It is interesting to research the pathway of gene groups. It helps us understand the source of reprogramming heterogeneity. Here we perform GO enrichment.

gene_anno = rowData(sce)
gene_anno = gene_anno[gene_anno$genes.use, ]
grlabs = split(gene_anno$symbol, gene_anno$lv2.labels)
gcSample = lapply(grlabs, function(gr) as.numeric(bitr(gr, fromType = "SYMBOL", toType = "ENTREZID", OrgDb = "org.Mm.eg.db")$ENTREZID))
xx.mus.go <- compareCluster(gcSample, OrgDb='org.Mm.eg.db', fun='enrichGO', pvalueCutoff = 0.1, qvalueCutoff = 0.1, ont = "BP", readable=T)
EnrichResGO = xx.mus.go@compareClusterResult
dotplot(xx.mus.go, title = paste0("Mouse Gene Ontology"))

datatable(EnrichResGO, filter="top", options=list(pageLength = 10)) 
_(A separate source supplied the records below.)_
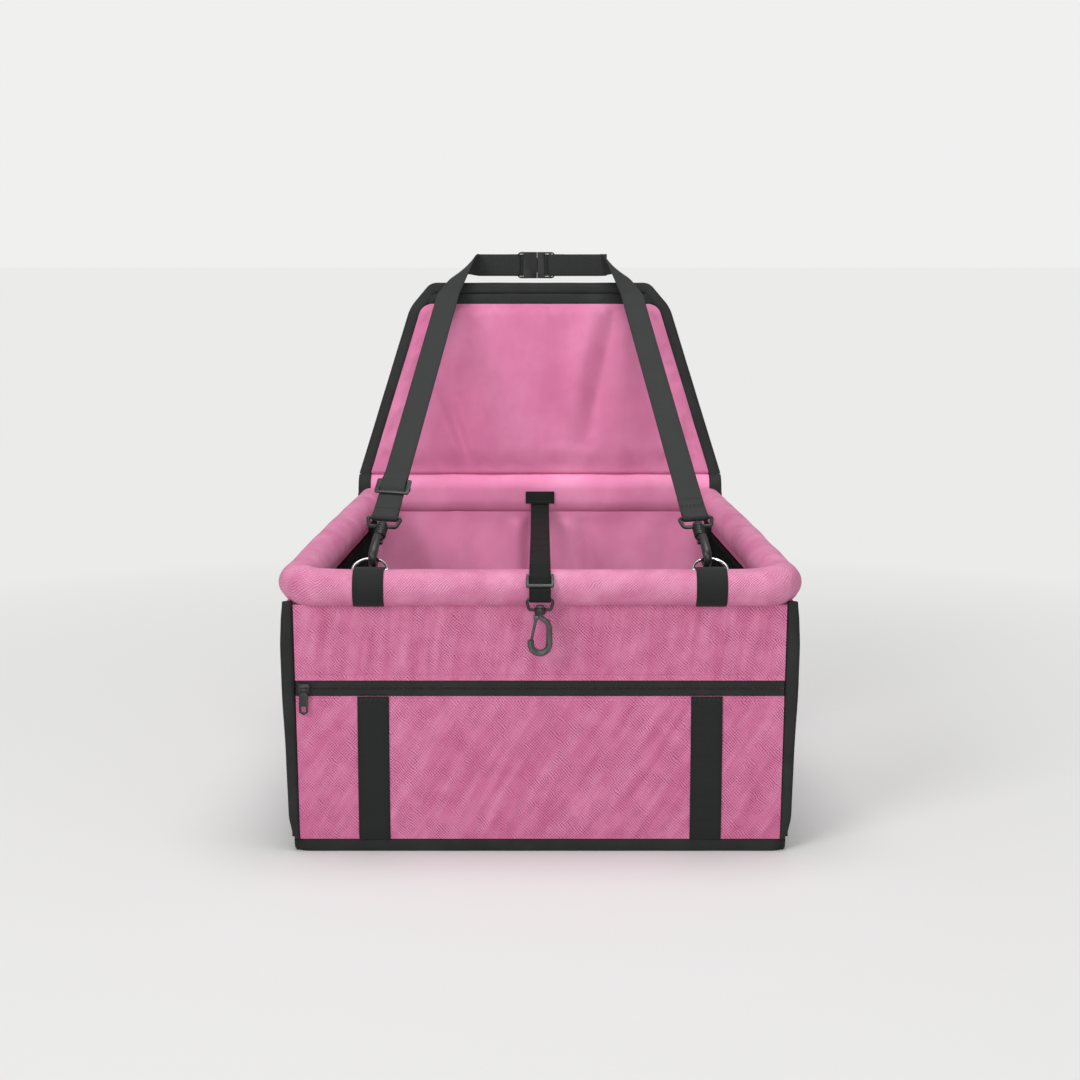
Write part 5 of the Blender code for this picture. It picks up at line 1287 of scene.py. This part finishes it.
# %% The two long straps
socket_bar, plug_bar = in_buckle(-0.0249), in_buckle(0.0115)
for side, name, lap, stations in ((-1, "left", 0.030, (0.096,)), (1, "right", 0.034, (0.098, 0.101, 0.112))):
    origin, along, ahead, across, out = strap_axes(side)
    bar, turn = origin + ahead * HOOK_BAR, HOOK_TURN
    points = [bar + ahead * lap - out * 0.001, bar + ahead * turn * 4 - out * 0.001,
              bar + ahead * turn - out * turn * 0.9]
    points += fold_round_bar(bar, ahead, out, turn)
    points += [bar + ahead * turn + out * turn * 0.9, bar + ahead * turn * 4 + out * 0.001]
    points += [origin + along * share for share in (0.24, 0.31, 0.48, 0.66, 0.84, 1.0)]
    sides = [across] * len(points)
    twist = spline_through([points[-1]] + [Vector((side * x, y, z)) for x, y, z in TWIST_KNOTS], 6)[1:]
    points += twist
    sides += [across.slerp(Z_AXIS * -side, (i + 1) / len(twist)) for i in range(len(twist))]
    if side < 0:
        bar, turn = socket_bar, BUCKLE_TURN
        points += [bar + Vector((-turn * 3, -turn * 0.4, 0)), bar + Vector((-turn, -turn * 0.9, 0))]
        points += fold_round_bar(bar, -X_AXIS, Y_AXIS, turn, 6)
        points += [bar + Vector((-turn, turn * 0.9, 0)), bar + Vector((-turn * 4, turn * 0.8, 0))]
        sides += [sides[-1]] * 11
    strap = roll_strip(f"long_strap_{name}", points, sides, WEB_WIDTH, WEB, 420)
    dress(strap, WEBBING, "webbing", None, [f"strap_{name}"])
    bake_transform(strap)
    for station in stations:
        start = origin + ahead * station - across * 0.0115 + out * 0.0019
        stitch_row(f"strap_stitches_{name}_{station}", start, start + across * 0.023, BLACK_THREAD,
                   "webbing", **FINE_STITCHES)
    print(f"{strap.name}, rows of stitches: {len(stations)}")

# %% Webbing in the slider
# Steps of the fold: how far up from the slider's lower or upper edge, and how far in front.
LOW_STEPS = ((0.0045, 0.0012), (0.0062, 0.0024), (0.009, 0.0040))
HIGH_STEPS = ((-0.006, 0.0046), (-0.001, 0.0046), (0.002, 0.0036), (0.006, 0.0023), (0.012, 0.0018))


def slider_fold(name, centre, across, ahead, out, half, width, body, material=WEBBING):
    """Webbing that comes through the slider's window and folds up over its top bar."""
    steps = [(up - half, front) for up, front in LOW_STEPS] + [(up + half, front) for up, front in HIGH_STEPS]
    points = [centre + ahead * up + out * front for up, front in steps]
    dress(roll_strip(name, points, across, width, WEB, 40), material, "webbing", body)


# The webbing's fold over the slider's top bar slides with the slider.
origin, along, ahead, across, out = strap_axes(-1)
slider_fold("slider_fold", origin + ahead * 0.131, across, ahead, out, 0.0115, 0.0248, "strap_adjuster")

# %% Webbing in the buckle
PLUG_END = 0.0173
turn = BUCKLE_TURN
points = [in_buckle(STRAP_TURN.x + 0.0070, -0.0044, 0.0004), in_buckle(STRAP_TURN.x - 0.004, -0.0019),
          in_buckle(STRAP_TURN.x - 0.012, -0.0010), in_buckle(PLUG_END + turn * 2, -turn * 0.9),
          plug_bar + Vector((turn, -turn, 0))]
points += fold_round_bar(plug_bar, X_AXIS, Y_AXIS, turn)
points += [in_buckle(PLUG_END + turn, turn * 0.95), in_buckle(PLUG_END + turn * 4, turn * 0.9)]
tail = roll_strip("buckle_webbing", points, Z_AXIS, WEB_WIDTH, WEB, 120)
dress(tail, WEBBING, "webbing", None, ["strap_buckle_end"])
bar = plug_bar
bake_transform(tail)
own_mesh(arms)
# A second ply of webbing fills what is left of each slot.
for name, x, body in (("socket", -0.02042, "back_panel"), ("plug", 0.00702, "buckle_male")):
    line = [in_buckle(x, y) for y in (-0.0028, 0, 0.0028)]
    dress(roll_strip(f"webbing_ply_{name}", line, Z_AXIS, 0.0252, 0.0036, 10), WEBBING, "webbing", body)
# The plug's guide blade reaches into the socket's mouth and closes the slit between them.
line = [in_buckle(x) for x in (-0.0058, -0.0030, -0.0004)]
blade = roll_strip("buckle_guide_blade", line, Z_AXIS, 0.0165, 0.0018, 10)
dress(blade, SHADED_BUCKLE_PLASTIC, "moulded_black", "buckle_male")
print("webbing in the slider and the buckle done")


# %% [markdown]
# ## Ring tabs
# Each tab is a short loop of webbing sewn under the rim. It hugs the sleeve, passes round
# the ring's bar and goes back inside.

# %% Tabs
RING_WIRE, RING_ANGLE = 0.0015, 50.0
RING_REACH = SLEEVE + PLAY + RING_WIRE
RING_Y = RIM_FRONT_Y + RING_REACH * math.cos(math.radians(RING_ANGLE))
RING_Z = RIM_FRONT_Z + RING_REACH * math.sin(math.radians(RING_ANGLE))
around, small = SLEEVE + 0.0012, RING_WIRE + PLAY + 0.0008
spread = math.degrees(math.acos((around - small) / RING_REACH))
tab_line = arc(RIM_FRONT_Y, RIM_FRONT_Z, around, 255, RING_ANGLE + spread, 24)
tab_line += arc(RING_Y, RING_Z, small, RING_ANGLE + spread, RING_ANGLE - spread, 8)
tab_line += arc(RIM_FRONT_Y, RIM_FRONT_Z, around, RING_ANGLE - spread, -62, 10)
for side, name in SIDES:
    points = [Vector((side * RING_X, y, z)) for y, z in tab_line]
    tab = roll_strip(f"tab_webbing_{name}", points, X_AXIS, TAB_WIDTH, WEB, 90)
    dress(tab, TAB_WEBBING, "webbing", stands_for=[f"ring_tab_{name}"])
print("tabs done")


# %% [markdown]
# ## Safety tether
# The tether is sewn to the channel under a patch, lies over the basket and the front rim,
# and ends in its own swivel hook. It is held at both ends, so it is laid on its path rather
# than left to hang.

# %% Tether webbing
TETHER_Y, TETHER_BAR = -0.2130, 0.2505
LEAVE = math.radians(130)
web_y = CHANNEL_FRONT - PLAY - WEB / 2
patch_low, patch_high = 0.28015 - PLAY, 0.29365 - PLAY
wrap = arc(RIM_FRONT_Y, RIM_FRONT_Z, SLEEVE + 0.0008 + WEB / 2, 95, 130, 6)
fall = Vector((-math.sin(LEAVE), math.cos(LEAVE)))
leave = Vector(wrap[-1])
turn = around_bar(0.0015)
hang_y = TETHER_Y - turn
knee = leave + fall * ((leave.x - hang_y) / -fall.x)
bend = bend_points(leave.to_3d(), knee.to_3d(), Vector((hang_y, TETHER_BAR, 0)), 0.0039, 4)
line = [(web_y, patch_high), (web_y, patch_low), (web_y - turn, patch_low + PLAY - turn)]
line += [(0.1600, 0.2722), (0.1000, 0.2700), (0.0, 0.2695), (-0.1000, 0.2712), (-0.1550, 0.2742)]
line += wrap + [(p.x, p.y) for p in bend] + arc(TETHER_Y, TETHER_BAR, turn, 180, 360, 8)
line.append((TETHER_Y + turn, TETHER_BAR + 0.009))
points = [Vector((0, y, z)) for y, z in line]
tether = roll_strip("tether_webbing_strap", points, X_AXIS, TETHER_WIDTH, WEB, 360)
dress(tether, TETHER_WEBBING, "webbing", stands_for=["tether_webbing"])
down = Vector((0, fall.x, fall.y))
glide = Vector((0, leave.x, leave.y)) + down * 0.0155 * 0.53
slider_fold("tether_slider_fold", glide, X_AXIS, -down, down.cross(X_AXIS).normalized(), 0.00775, 0.0198,
            "basket", TETHER_WEBBING)

# %% Tether patch
low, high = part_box("tether_anchor")
middle = (low + high) / 2
line = [Vector((0, middle.y, z)) for z in (low.z, middle.z, high.z)]
patch = roll_strip("tether_patch", line, X_AXIS, high.x - low.x, high.y - low.y, 24)
dress(patch, TAB_WEBBING, "webbing", stands_for=["tether_anchor"])
for z in (low.z + 0.0025, high.z - 0.0025):
    start = Vector((-SEAM_WIDTH / 2, low.y - 0.0001, z))
    stitch_row(f"patch_stitches_{z:.4f}", start, start + X_AXIS * SEAM_WIDTH, BLACK_THREAD, "webbing",
               **FINE_STITCHES)
print("tether done")


# %% [markdown]
# ## Studio, light and camera
# A pale floor that fades into a pale background, soft light from above and in front, and
# the camera of the photograph: 69 mm, two metres away, looking slightly down.

# %% Floor
bpy.ops.object.select_all(action="DESELECT")
bpy.ops.mesh.primitive_plane_add(size=30, location=(0, 0, -0.0002))
floor = bpy.context.object
floor.name = "studio_floor"
material, tree, shader, where = new_material("pale studio floor")
set_inputs(shader, Base__Color=(0.70, 0.70, 0.695, 1), Roughness=0.95, Specular__IOR__Level=0.05)
distance = tree.nodes.new("ShaderNodeVectorMath")
distance.operation = "LENGTH"
tree.links.new(where.outputs["Object"], distance.inputs[0])
rays = tree.nodes.new("ShaderNodeLightPath")
far = map_range(tree, distance.outputs["Value"], 0.45, 1.5, 0.0, 1.0)
haze = tree.nodes.new("ShaderNodeEmission")
haze.inputs["Color"].default_value = (0.83, 0.83, 0.825, 1)
fade = tree.nodes.new("ShaderNodeMixShader")
tree.links.new(math_node(tree, "MULTIPLY", far, rays.outputs["Is Camera Ray"]), fade.inputs[0])
tree.links.new(shader.outputs[0], fade.inputs[1])
tree.links.new(haze.outputs[0], fade.inputs[2])
tree.links.new(fade.outputs[0], tree.nodes["Material Output"].inputs[0])
floor.data.materials.append(material)

# %% World, lamps and camera
scene = bpy.context.scene
scene.view_settings.view_transform = "Standard"
scene.world = bpy.data.worlds.new("studio")
scene.world.use_nodes = True
tree = scene.world.node_tree
background = tree.nodes["Background"]
background.inputs["Color"].default_value = (1, 1, 0.995, 1)
rays = tree.nodes.new("ShaderNodeLightPath")
seen = math_node(tree, "MAXIMUM", rays.outputs["Is Camera Ray"], rays.outputs["Is Transmission Ray"])
tree.links.new(map_range(tree, seen, 0, 1, 0.38, 0.87), background.inputs["Strength"])
for name, place, power, size in (("key", (-3.4, -4.2, 3.3), 135, 2.2), ("front", (0.5, -6.0, 1.4), 105, 2.2),
                                 ("top", (0.1, -0.2, 3.2), 62, 2.0)):
    light = bpy.data.lights.new(name, "AREA")
    light.energy = power
    light.size = size
    lamp = bpy.data.objects.new(name, light)
    scene.collection.objects.link(lamp)
    lamp.location = place
    lamp.rotation_euler = (Vector((0, 0, 0.2)) - Vector(place)).to_track_quat("-Z", "Y").to_euler()
lens = bpy.data.cameras.new("photograph")
lens.lens = 69.01
lens.sensor_width = 36
camera = bpy.data.objects.new("photograph", lens)
scene.collection.objects.link(camera)
camera.location = (0, -2.0986, 0.6248)
camera.rotation_euler = (math.pi / 2 - 0.1673, 0, 0)
scene.camera = camera
print("studio done")
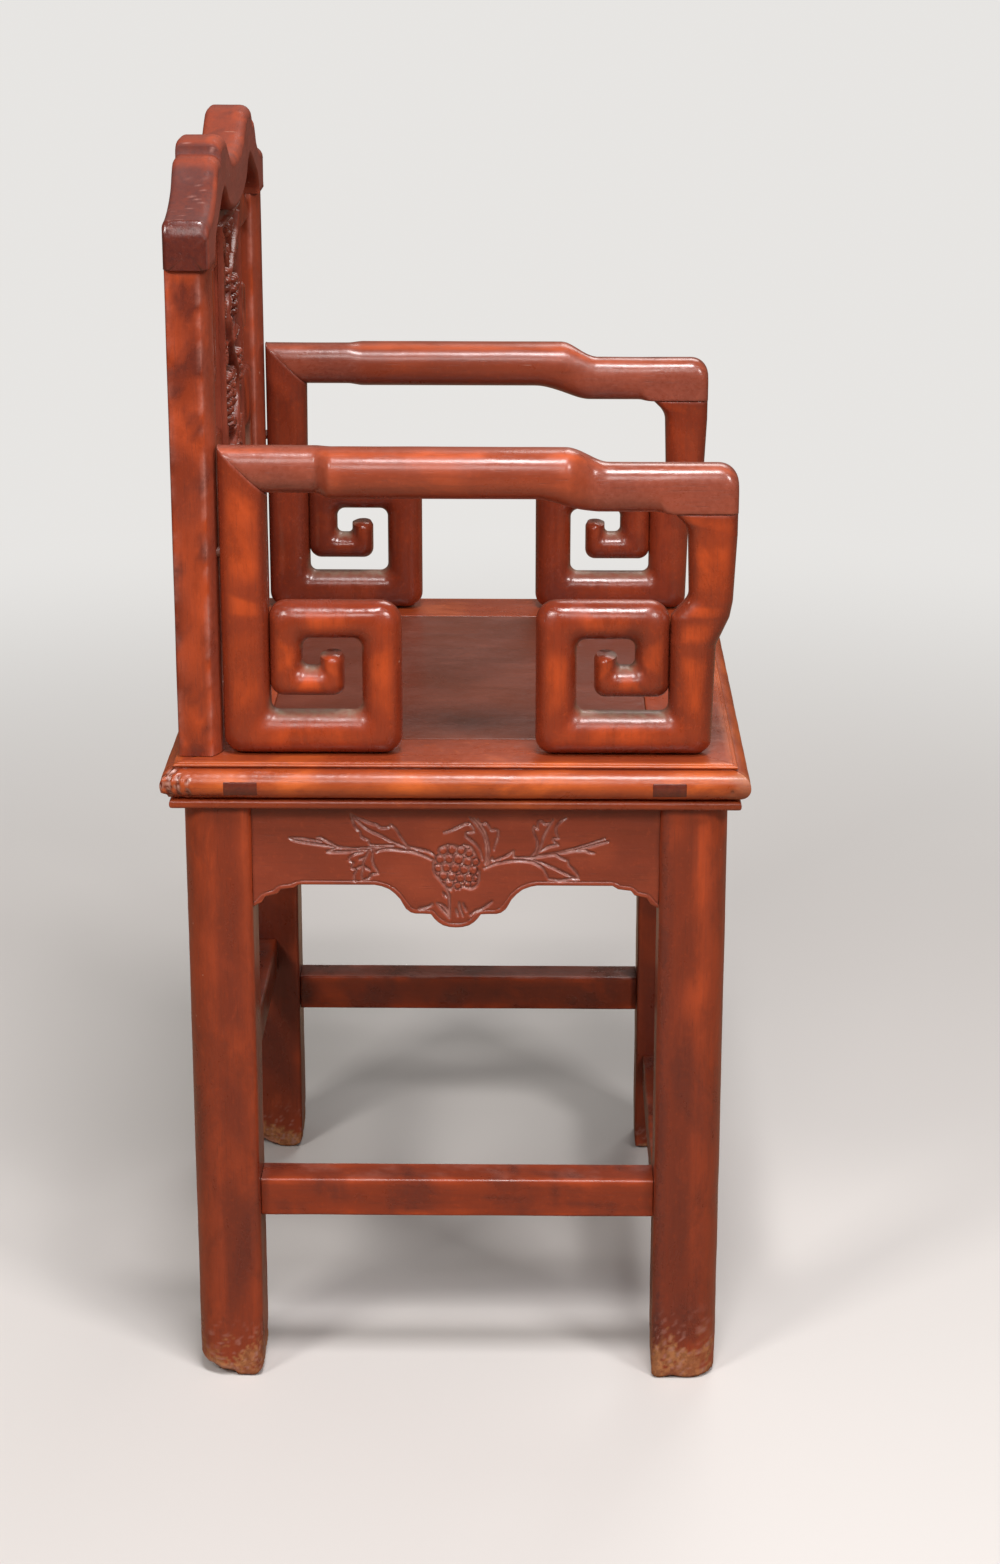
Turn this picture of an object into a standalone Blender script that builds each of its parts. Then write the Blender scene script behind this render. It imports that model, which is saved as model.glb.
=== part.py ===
"""Chinese armchair: a joined hardwood frame, built piece by piece at its real size.

Metres, +Z up. The chair faces -Y and the sitter's right arm is at -X. The origin lies on the floor, midway
between the sides and midway along the seat. Heights of the back and arms are measured from the seat's top.
"""

import math

import bmesh
import bpy
import numpy as np
from mathutils import Matrix, Vector

# Clearances and working allowances
FIT = 0.0003
POST_GAP = 0.0008
OVERRUN = 0.004
OVERLAP = 0.001
WELD = 0.00001
SMOOTH_ANGLE = math.radians(35)

# Steps in which curves are drawn
CORNER_STEPS = 4
EDGE_STEPS = 1
NOSE_STEPS = 6
SECTION_STEPS = 2
PEG_SIDES = 12
SIDES = (-1, 1)
HALF_SHARE = 0.5

# Seat frame and panel
SEAT_WIDTH = 0.500
SEAT_DEPTH = 0.430
SEAT_HEIGHT = 0.500
FRAME_THICKNESS = 0.034
RAIL_WIDTH = 0.072
TOP_SETBACK = 0.0095
TOP_BEAD = 0.002
NOSE_DROP = 0.0045
NOSE_HEIGHT = 0.0215
QUIRK_SETBACK = 0.012
FOOT_BEAD_SETBACK = 0.0065
FOOT_BEAD_CHAMFER = 0.002
BEAD_STEP = 0.001
PANEL_THICKNESS = 0.012
TONGUE_THICKNESS = 0.005
TONGUE_LENGTH = 0.007
TONGUE_DROP = 0.0052
FRAME_TENON_START = 0.047
FRAME_TENON_WIDTH = 0.0245
FRAME_TENON_DROP = 0.0115
FRAME_TENON_HEIGHT = 0.0105
FRAME_TENON_SETBACK = 0.0006

# Battens under the panel
BATTEN_PLACE_SHARE = 0.3
BATTEN_WIDTH = 0.030
BATTEN_HEIGHT = 0.016
BATTEN_TENON_LENGTH = 0.010
BATTEN_TENON_HEIGHT = 0.007
BATTEN_TENON_WIDTH = 0.018

# Legs
LEG_SIZE = 0.050
LEG_SETBACK_X = 0.0125
LEG_SETBACK_Y = 0.015
LEG_OUTER_ROUND = 0.018
LEG_SIDE_ROUND = 0.007
LEG_INNER_ROUND = 0.0015
LEG_TENON_SIZE = 0.010
LEG_TENON_LENGTH = 0.0095
LEG_TENON_INSET = 0.0075
LEG_TENON_OFFSET = 0.022

# Aprons
APRON_HEIGHT = 0.0625
APRON_THICKNESS = 0.018
APRON_INSET = 0.006
APRON_LOBE_DROP = 0.0333
APRON_WING_HALF = 0.060
APRON_WING_SHARES = (
    (0.0, 1.0), (0.08, 0.99), (0.16, 0.95), (0.225, 0.87), (0.27, 0.785), (0.307, 0.685), (0.50, 0.675),
    (0.558, 0.645), (0.617, 0.56), (0.653, 0.445), (0.685, 0.335), (0.747, 0.21), (0.82, 0.10),
    (0.917, 0.03), (1.0, 0.0),
)
APRON_END_DROP = 0.0175
APRON_END_REACH = 0.034
APRON_END_SHARES = ((0.12, 0.15), (0.40, 0.22), (0.48, 0.42), (0.75, 0.55), (0.82, 0.80), (1.0, 1.0))
APRON_TENON_LENGTH = 0.012
APRON_TENON_THICKNESS = 0.009
APRON_TENON_HEIGHT = 0.040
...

We can assess divergence of each gene group in each day.

lv2.score = as.data.frame(reducedDim(sce, "lv2.score"))
group.std = lv2.score %>% 
  cbind(Day = sce$Day) %>%
  group_by(Day) %>% 
  summarise_all(funs(sd)) %>%
  gather(Group, Std, -Day)

ggplot(data=group.std, aes(x=Day, y=Std, group=Group)) +
  geom_line(aes(color=Group))+
  geom_point() + facet_wrap(~Group) + theme_bw() + 
  theme(axis.text.x = element_text(angle = 60, hjust = 1, size = 10)) + 
  labs(title = "Divergence of gene groups in each day")

The group divergence reflects the heterogenous contribution of each gene group for each day. For example, group8 (annotated for keratinization) has low standard deviation (std) in MEF, iPS and ESC, but has high std in the intermediate stage, suggesting a divergent cell state emerged during reprogramming. The group7 has low std across all time points indicate a synchronistical biological process.

3 Low-dimensional representation of cellular heterogeneity

Previouse study had reported that cell cycle effect could mask the true developmental process when analyzing single-cell RNA-seq data. Notably, after performming co-expression analysis, we find that the group2 enriched for cell cycle, which may blur the dissection of successed and failed reprogramming branches. So we exclude group1 and then perform diffusion map. Diffusion map is dimensional reduction algorithm that discovers continuous manifold structure by constructing Markovian transition of cells. We found that cosine distance is more stable than euclidean distance when calculating diffusion map.

dm = DiffusionMap(reducedDim(sce, "lv2.score")[,-c(1)], distance ="cosine")
plot(eigenvalues(dm), ylim = c(0.8,1), pch = 20,main="Scree plot", xlab = "Diffusion component (DC)", ylab = "Eigenvalue")

The top diffusion components are selected and stored in reducedDim(sce) namely “dcs”.

top_dcs = dm[[paste0("DC", 1:7)]]
reducedDim(sce, "dcs") = top_dcs

SOT integrates some methods for visualizing high dimensional data in 2-d, e.g. FR (Fruchterman-Reingold layout), largeVis, umap(Uniform Manifold Approximation and Projection).

Once the specific type of 2-d layout was computed, it will not be computed again when usedEmbed contains one of FR, largeVis and umap in the string. To force re-calculating the layout, one should remove the coordinate in reducedDims(sce), for example, reducedDim(sce, "dcs_FR")=NULL.

sce = layout_2d(sce, k = 35, seed = 13, usedEmbed = "dcs", layout_method = "FR", colour_condition = "Day", color_scale = metadata(sce)$`Day color`)
## Use metadata(sce)$p.dcs_FR.Day to visualize embeddings.

The layout function returns sce with ggplot2 object in metadata(sce).

metadata(sce)$p.dcs_FR.Day

We can see distinct branches of reprogramming. Gene group scores can be showed in the layout which help us examine the biological pathways in different stage or branch of reprogramming.

sce = layout_2d(sce, usedEmbed = "dcs_FR", colour_embed = "lv2.score")
## Use metadata(sce)$p.dcs_FR.lv2.score to visualize embeddings.
metadata(sce)$p.dcs_FR.lv2.score

We can also see the expression of marker genes.

genes = c("Dppa5a", "Nanog", "Sall4", "Klk10", "Fxyd5", "Cd34","Gbp2", "Gbp5", "Ifng")
sce = layout_2d(sce, datatype = "logcounts", usedEmbed = "dcs_FR", colour_gene = genes)
## Use metadata(sce)$p.dcs_FR.gene to visualize embeddings.
metadata(sce)$p.dcs_FR.gene